▸ What the task requires
Begin at the first line and end at the line containing "wasm.setup();". Extract exactly those lines.

## start Provided material

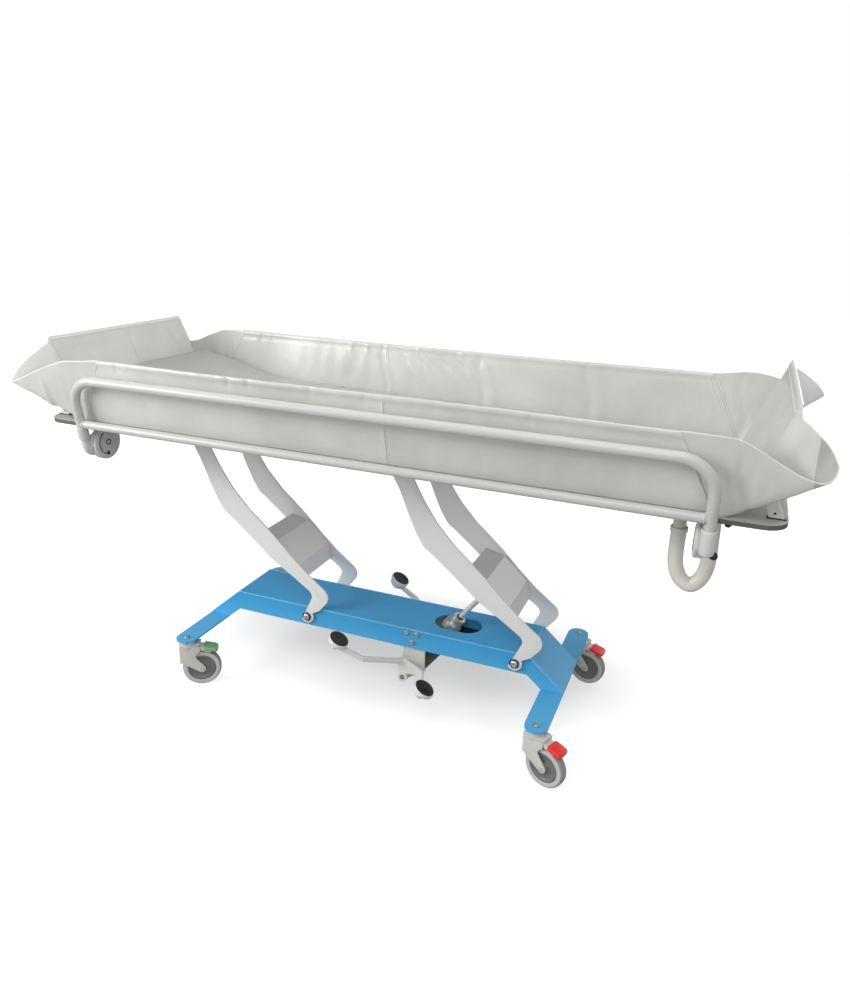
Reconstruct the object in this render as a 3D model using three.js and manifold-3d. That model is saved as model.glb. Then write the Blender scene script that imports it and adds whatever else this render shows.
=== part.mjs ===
// Height-adjustable shower trolley. Millimetres, +Z up, floor at z = 0.
// +X runs to the head end (the end with the drain hose), -Y is the near long side.
import * as THREE from "three";
import { mergeVertices } from "three/addons/utils/BufferGeometryUtils.js";
import Module from "manifold-3d";

const wasm = await Module();
wasm.setup();

// Fits
const FIT = 0.3; // gap between touching pieces
const PIN_FIT = 0.3; // radial gap of a pin in its hole
const OVERRUN = 5; // how far a cutting shape passes the face that it cuts

// Base frame, one folded sheet
const BEAM_HALF_LENGTH = 507; // flat part of the top
const BEAM_HALF_WIDTH = 98;
const BEAM_TOP = 274;
const BEAM_DEPTH = 66; // height of the side flanges
const SHEET = 6;
const LEG_TOP = 174;
const LEG_WIDTH = 68;
const WHEELBASE_HALF = 588;
const TRACK_HALF = 286;
const SLOT_CENTRE_X = 252;
const SLOT_LENGTH = 156;
const SLOT_WIDTH = 98;

// Casters
const WHEEL_RADIUS = 62.5;
const TYRE_WIDTH = 31;
const TYRE_SHOULDER = 5;
const RIM_RADIUS = 44.5;
const HUB_WIDTH = 25;
const HUB_BOSS_RADIUS = 13;
const CASTER_TRAIL = 42;
const AXLE_RADIUS = 5;
const AXLE_HEAD_RADIUS = 9;
const AXLE_HEAD = 3;
const FORK_CLEARANCE = 2.5; // tyre to fork, each side and above
const FORK_PLATE = 5;
const FORK_HEAD_RADIUS = 25;
const KING_PIN_RADIUS = 8;
const KING_HEAD_RADIUS = 13;
const KING_HEAD = 4;
const BRAKE_PIVOT_X = 33;
const BRAKE_PIVOT_Z = 141;
const BRAKE_BARREL_RADIUS = 7;
const BRAKE_PIN_RADIUS = 3;
const BRAKE_LENGTH = 62;
const BRAKE_WIDTH = 40;
const BRAKE_THICKNESS = 8;
const BRAKE_DROP = 9; // how much lower its tip is than its pivot
const SWIVELS = {
  head_near: { end: 1, side: -1, degrees: -21, pedal: "red" },
  foot_near: { end: -1, side: -1, degrees: 34, pedal: "green" },
  head_far: { end: 1, side: 1, degrees: -11, pedal: "red" },
  foot_far: { end: -1, side: 1, degrees: 20, pedal: "green" },
};

// Lifting arms: the far end of an arm lies back by the reach and up by the rise
const FOOT_ARM_X = -239; // lower pivot of the foot-end arm
const ARM_SPACING = 708; // to the lower pivot of the head-end arm
const ARM_PIVOT_Z = 243;
const ARM_REACH = 410;
const ARM_RISE = 600;
const ARM_PLATE = 6;
const ARM_GAP = 4; // beam side to arm plate
const ARM_EYE_RADIUS = 24;
const PANEL_SHEET = 5;
const PIVOT_RADIUS = 9;
const PIVOT_HEAD_RADIUS = 12;
const PIVOT_HEAD = 7;
const WASHER_RADIUS = 15;
const WASHER = 3;

// Outline of an arm plate as shares of the reach and the rise, toe first, up its front edge,
// then down its back edge
const ARM_FRONT_SHARES = [
  [-0.115, 0.048], [-0.18, 0.103], [-0.193, 0.128], [-0.188, 0.152], [-0.168, 0.173], [0.005, 0.263],
  [0.139, 0.347], [0.276, 0.44], [0.378, 0.502], [0.5, 0.572], [0.568, 0.622], [0.639, 0.675],
  [0.746, 0.783], [0.834, 0.893],
];
const ARM_BACK_SHARES = [
  [0.998, 0.897], [0.932, 0.815], [0.851, 0.683], [0.793, 0.598], [0.734, 0.537], [0.685, 0.515],
  [0.524, 0.428], [0.302, 0.3], [0.129, 0.227], [-0.029, 0.155], [-0.047, 0.135], [-0.046, 0.118],
  [-0.034, 0.097],
];
// Folds of the cross panel between the two plates: lower lip, lower fold, upper fold, upper lip
const PANEL_SHARES = [[0.029, 0.217], [0.072, 0.297], [0.256, 0.417], [0.415, 0.442]];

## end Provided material

▸ Answer for this exercise
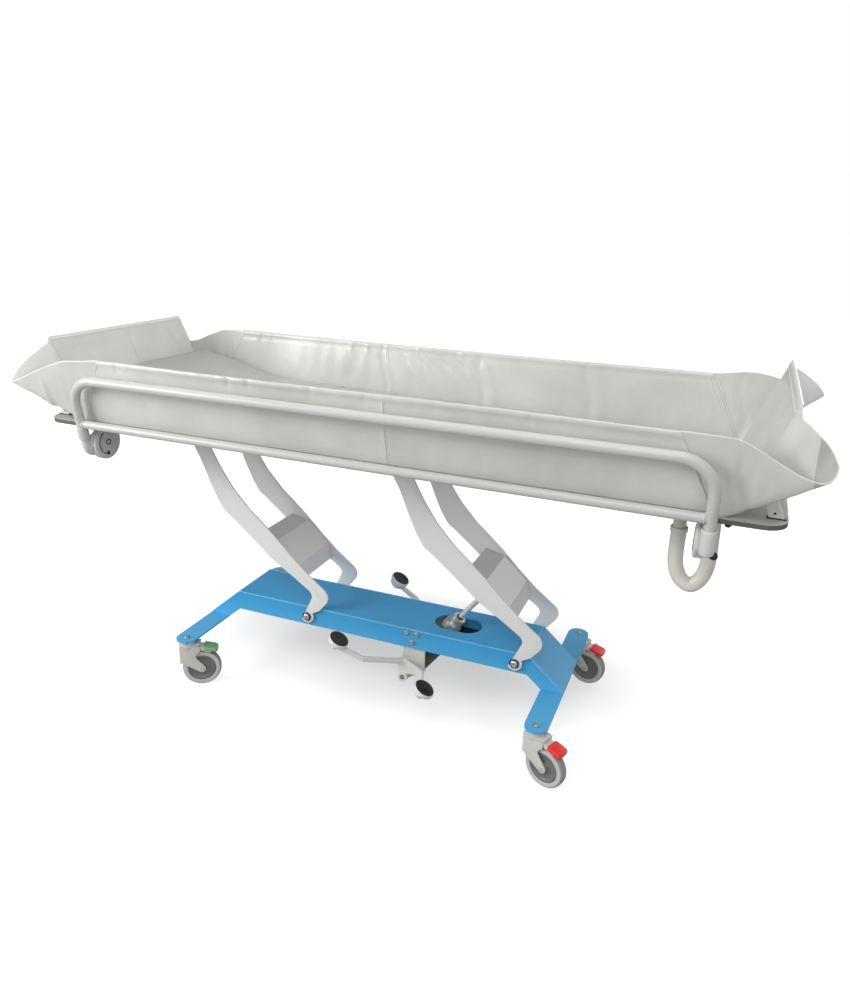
Reconstruct the object in this render as a 3D model using three.js and manifold-3d. That model is saved as model.glb. Then write the Blender scene script that imports it and adds whatever else this render shows.
=== part.mjs ===
// Height-adjustable shower trolley. Millimetres, +Z up, floor at z = 0.
// +X runs to the head end (the end with the drain hose), -Y is the near long side.
import * as THREE from "three";
import { mergeVertices } from "three/addons/utils/BufferGeometryUtils.js";
import Module from "manifold-3d";

const wasm = await Module();
wasm.setup();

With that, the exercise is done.